Tamil Nadu Hung Assembly: TVK Falls 10 Seats Short of Majority Mark
Tamil Nadu has delivered a hung assembly with Tamilaga Vettri Kazhagam securing 108 seats, ten short of the 118 required for a majority in the 234-member house. Election Commission of India data released May 5 confirms DMK won 59 seats, AIADMK 47, Congress 5, PMK 4, VCK 2, CPI 2, CPI-M 2, IUML 2 and BJP 1, with independents and others taking 3 seats, forcing immediate coalition negotiations to form a government.
Vijay C Joseph has three options to cross the majority threshold, all carrying high political risk. A Left-secular coalition combining TVK, Congress, VCK, CPI, CPI-M and IUML would deliver 121 seats, a wafer-thin margin vulnerable to single defections or absentees. Congress general secretary KC Venugopal confirmed to PTI May 5 that Vijay formally requested support, but the margin leaves the government hostage to every floor vote.
The second option relies on AIADMK’s 47 MLAs providing outside support without joining the ministry, which would give TVK 155 seats and operational stability. AIADMK MLA-elect Leemarose Martin told reporters at Lalgudi May 5 that party general secretary Edappadi K Palaniswami is in talks with Vijay’s camp, though Palaniswami has made no public confirmation. Such an arrangement would force Vijay to justify governing with the support of a party he campaigned against, risking daily legitimacy challenges and sudden collapse should AIADMK recalibrate its political interests.

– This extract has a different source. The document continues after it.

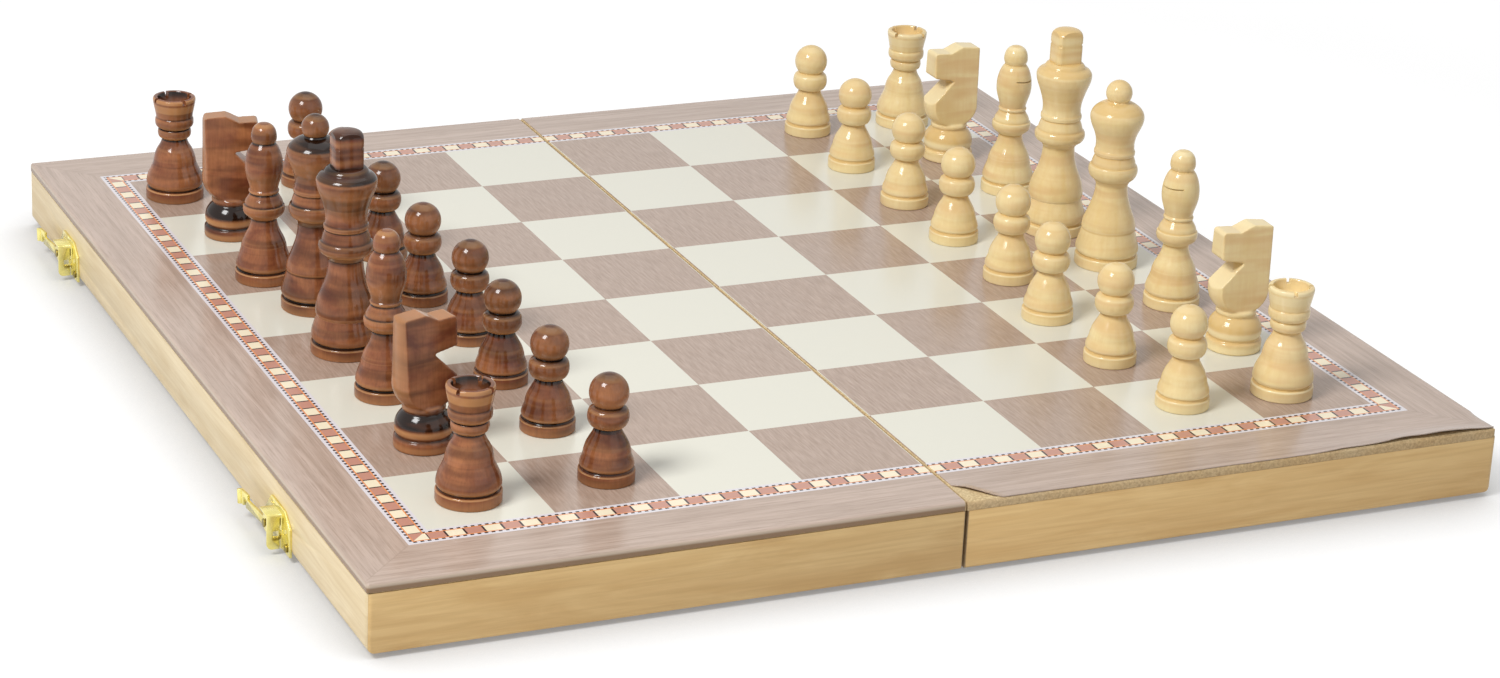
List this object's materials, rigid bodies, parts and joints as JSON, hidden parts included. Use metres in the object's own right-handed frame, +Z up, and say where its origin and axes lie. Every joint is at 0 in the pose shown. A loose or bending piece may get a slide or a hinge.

PMK’s four seats offer a more comfortable 125-seat majority if added to the Left-secular bloc, but this introduces friction between PMK’s Vanniyar base and VCK’s Dalit constituency, testing cabinet cohesion immediately. If no combination proves 118 on the assembly floor within the governor’s timeframe, constitutional procedure requires the governor to exhaust all majority options before recommending President’s Rule, with the Supreme Court’s SR Bommai verdict mandating floor tests as the final arbiter.